Pandoc supports over 40 formats including Markdown, HTML, PDF, LaTeX, EPUB, DOCX, ODT, RST, AsciiDoc, Textile, and many more. You can convert between virtually any document format with a single command.
Do I need LaTeX installed for PDF output?
Yes, PDF generation requires a LaTeX distribution. However, using the pandoc/latex Docker image means you don't install LaTeX on your machine — it's all contained in the Docker image. This saves about 4GB of disk space and eliminates version conflicts.
How do I integrate Pandoc with GitHub Actions?
Use Docker containers directly in your GitHub Actions workflow. The example in this blog shows a complete workflow that checks out code, runs Docker-based Pandoc conversions, and uploads the results as artifacts. You can customize it to deploy HTML to websites or attach PDFs to releases.

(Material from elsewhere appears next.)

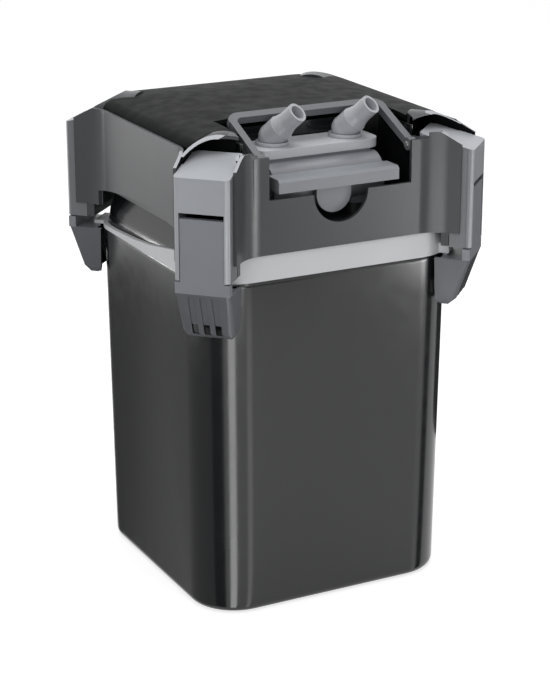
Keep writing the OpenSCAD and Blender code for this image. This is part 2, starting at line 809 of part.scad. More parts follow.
module motor_pot() {
    color("#232427") translate([0, pump_y, 0]) difference() {
        union() {
            translate([0, 0, plate_top]) cylinder(r = pot_flange, h = 4);
            translate([0, 0, plate_top]) cylinder(r = pot_r, h = pot_top - plate_top);
        }
        translate([0, 0, plate_top - 1]) cylinder(r = rotor_r + 1, h = rotor_top + 4 - plate_top);
        translate([0, 0, rotor_top + 2]) cylinder(r = bush_r, h = 6);
    }
}

module rotor() {
    color("#4a4b4e") translate([0, pump_y, plate_top + 3]) difference() {
        cylinder(r = rotor_r, h = rotor_top - plate_top - 6);
        translate([0, 0, -1]) cylinder(r = shaft_r + slip, h = 80);
    }
}

module impeller() {
    hub_r = 5;
    blade_h = 10;
    top = base_z - 1.5;
    color("#e0e1e3") translate([0, pump_y, 0]) difference() {
        union() {
            translate([0, 0, top - blade_h]) cylinder(r = hub_r, h = plate_top + 3 - top + blade_h);
            translate([0, 0, top - 1.5]) cylinder(r = blade_r, h = 1.5);
            for (i = [0:blade_n - 1]) rotate([0, 0, i * 360 / blade_n]) {
                translate([0, -0.9, top - blade_h]) cube([blade_r, 1.8, blade_h]);
            }
        }
        translate([0, 0, top - blade_h - 1]) cylinder(r = shaft_r + slip, h = 80);
    }
}

module impeller_shaft() {
    color("#f2f2ef") translate([0, pump_y, volute_z]) cylinder(r = shaft_r, h = rotor_top + 6 - volute_z);
}

module shaft_bushes() {
    color("#1a1a1b") translate([0, pump_y, 0]) for (z = [volute_z, rotor_top + 3]) translate([0, 0, z]) difference() {
        cylinder(r = z > body_h ? bush_r : 4, h = 3.5);
        translate([0, 0, -1]) cylinder(r = shaft_r, h = 6);
    }
}

// Outline of the volute with its channel to the riser, in plan
module volute_plan(r, half_channel, r_end) {
    run = norm([pipe_x, tap_y - pump_y]);
    aim = atan2(tap_y - pump_y, pipe_x);
    circle(r);
    rotate(aim) {
        translate([0, -half_channel]) square([run, 2 * half_channel]);
        translate([run, 0]) circle(r_end);
    }
}

module volute_cover() {
    drop = base_z - volute_z;
    color("#303236") translate([0, pump_y, volute_z]) difference() {
        union() {
            linear_extrude(drop) volute_plan(volute_in + volute_t, 10, riser_r);
            for (i = [0:3]) rotate([0, 0, 45 + 90 * i]) translate([volute_in + 5, 0, 0])
                rotate([0, 0, 90]) cylinder(r = 4.5, h = drop);
        }
        translate([0, 0, volute_t]) linear_extrude(drop) volute_plan(volute_in, 7.5, riser_r - pipe_t);
        // Inlet holes, the bush's seat and the screw holes
        for (i = [0:5]) rotate([0, 0, 60 * i]) translate([inlet_r - 2, 0, -1]) cylinder(r = 2.2, h = volute_t + 2);
        translate([0, 0, -1]) cylinder(r = 4, h = 6);
        for (i = [0:3]) rotate([0, 0, 45 + 90 * i]) translate([volute_in + 5, 0, -1]) cylinder(r = 1.5, h = drop + 2);
    }
}

module volute_screws() {
    color("#b9bbbe") for (i = [0:3]) translate([0, pump_y, volute_z]) rotate([0, 0, 45 + 90 * i]) {
        translate([volute_in + 5, 0, 0]) {
            cylinder(r = 1.5, h = base_z - volute_z);
            translate([0, 0, -2]) cylinder(r = 3, h = 2);
        }
    }
}

module frame_screws() {
    color("#b9bbbe") for (x = [-1, 1], y = [-20, 75]) translate([x * 78, y, deck_z + deck_t]) {
        cylinder(r = 3.5, h = 2.2);
    }
}

module cable_gland() {
    color("#1d1e20") translate([0, 0, gland_z]) rotate([-90, 0, 0]) difference() {
        union() {
            translate([0, 0, half - 17.6]) cylinder(r = gland_r, h = 20.6);
            translate([0, 0, half - 17.6]) cylinder(r = gland_r + 3, h = 3, $fn = 6);
            translate([0, 0, half - 2]) cylinder(r = gland_r + 2, h = 6);
        }
        translate([0, 0, half - 20]) cylinder(r = cable_r, h = 30);
    }
}

module down_pipe() {
    color("#26282b") translate([-pipe_x, tap_y, basket_z + 6]) difference() {
        cylinder(r = pipe_r, h = base_z - basket_z - 6);
        translate([0, 0, -1]) cylinder(r = pipe_r - pipe_t, h = body_h);
    }
}

// ---- baskets and media ----

module basket(i) {
    z = basket_z + i * basket_h;
    slots = 12;
    pitch = (basket_w - 30) / slots;
    color("#3b3d41") difference() {
        union() {
            difference() {
                slab(basket_w, basket_r, z, basket_h);
                slab(basket_w - 2 * basket_t, basket_r - basket_t, z + basket_t, basket_h);
            }
            translate([-pipe_x, tap_y, z]) cylinder(r = sleeve_r, h = basket_h);
        }
        translate([-pipe_x, tap_y, z - 1]) cylinder(r = sleeve_r - 1.6, h = basket_h + 2);
        for (j = [0:slots - 1]) {
            translate([-basket_w / 2 + 15 + (j + 0.5) * pitch - 3, -55, z - 1]) cube([6, 130, basket_t + 2]);
        }
    }
}

module media_block(i, h, tint) {
    z = basket_z + i * basket_h + basket_t;
    color(tint) difference() {
        slab(basket_w - 2 * basket_t - 1, basket_r - basket_t - 0.5, z, h);
        translate([-pipe_x, tap_y, z - 1]) cylinder(r = sleeve_r + 0.5, h = h + 2);
    }
}

canister_shell();
rubber_pads();
collar();
rim_seal();
head_base();
head_frame();
lid();
tap_well();
corner_cap(0);  // cap_front_left
corner_cap(1);  // cap_front_right
corner_cap(2);  // cap_back_right
corner_cap(3);  // cap_back_left
clamp(0);  // clamp_front_left
clamp(1);  // clamp_front_right
clamp(2);  // clamp_back_right
clamp(3);  // clamp_back_left
clamp_pins();
tap_housing();
tap_plate();
tap_barrel();
barrel_seals();
tap_lever();
tail(-pipe_x);  // tail_left
tail(pipe_x);  // tail_right
tail_seal(-pipe_x);  // tail_seal_left
tail_seal(pipe_x);  // tail_seal_right
tail_rings();
carry_handle();
handle_pins();
riser_pipes();
motor_pot();
rotor();
impeller();
impeller_shaft();
shaft_bushes();
volute_cover();
volute_screws();
frame_screws();
cable_gland();
down_pipe();
basket(0);  // basket_lower
basket(1);  // basket_middle
basket(2);  // basket_upper
media_block(0, basket_h - 8, "#5a6b7a");  // sponge_lower
media_block(1, basket_h - 8, "#6f6a5e");  // sponge_middle
media_block(2, basket_h - 30, "#d9d9d4");  // fleece_upper
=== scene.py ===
"""Canister filter for an aquarium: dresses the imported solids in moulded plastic, rubber, steel and foam."""

import json
import math

import bmesh
import bpy
from bpy.props import FloatProperty, FloatVectorProperty, IntProperty, PointerProperty
from mathutils import Matrix, Vector, noise


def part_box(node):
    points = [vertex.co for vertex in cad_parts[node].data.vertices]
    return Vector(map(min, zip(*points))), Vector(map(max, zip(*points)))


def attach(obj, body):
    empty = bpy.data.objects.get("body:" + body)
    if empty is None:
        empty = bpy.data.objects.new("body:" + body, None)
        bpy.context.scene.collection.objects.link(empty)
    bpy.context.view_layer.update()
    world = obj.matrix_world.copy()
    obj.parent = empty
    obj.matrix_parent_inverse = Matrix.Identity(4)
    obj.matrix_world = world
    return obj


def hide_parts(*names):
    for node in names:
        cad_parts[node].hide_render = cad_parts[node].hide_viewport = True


bl_info = {
    "name": "Canister Filter",
    "version": (1, 0, 0),
    "blender": (4, 5, 0),
    "location": "3D View > Sidebar > Filter",
    "description": "Builds a canister filter with a tap block, corner clamps, a carry handle and its pump",
    "category": "Object",
}

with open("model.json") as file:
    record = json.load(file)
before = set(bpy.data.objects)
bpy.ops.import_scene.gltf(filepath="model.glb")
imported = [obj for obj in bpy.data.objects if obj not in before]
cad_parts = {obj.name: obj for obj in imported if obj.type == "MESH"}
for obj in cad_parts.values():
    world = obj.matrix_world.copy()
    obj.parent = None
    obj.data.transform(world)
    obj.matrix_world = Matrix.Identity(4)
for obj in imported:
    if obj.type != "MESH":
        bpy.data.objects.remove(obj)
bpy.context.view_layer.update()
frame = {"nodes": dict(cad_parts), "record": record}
NODES = frame["nodes"]
NODE_BODY = {node: body for body, nodes in frame["record"]["behaviour"]["bodies"].items() for node in nodes}
CORNERS = ("front_left", "front_right", "back_right", "back_left")

# Roundings of moulded edges, as multiples of the size setting
CRISP, FINE, PLAIN, SOFT, ROUND = 0.75, 1.0, 1.25, 1.5, 2.0
# Edges that turn by more than this, in degrees, stay sharp in the shading
SHARP = 32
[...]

Can I use custom templates with Pandoc?
Absolutely. Pandoc supports custom templates for HTML, PDF, DOCX, and other formats. You can create your own template or modify existing ones. For Docker-based workflows, copy your templates into the container or mount them as volumes.
What's the difference between pandoc/core and pandoc/latex?
pandoc/core contains just Pandoc without LaTeX — it can output HTML, EPUB, DOCX, and other formats that don't require LaTeX. pandoc/latex includes a full LaTeX distribution, enabling PDF output. Choose based on your output needs.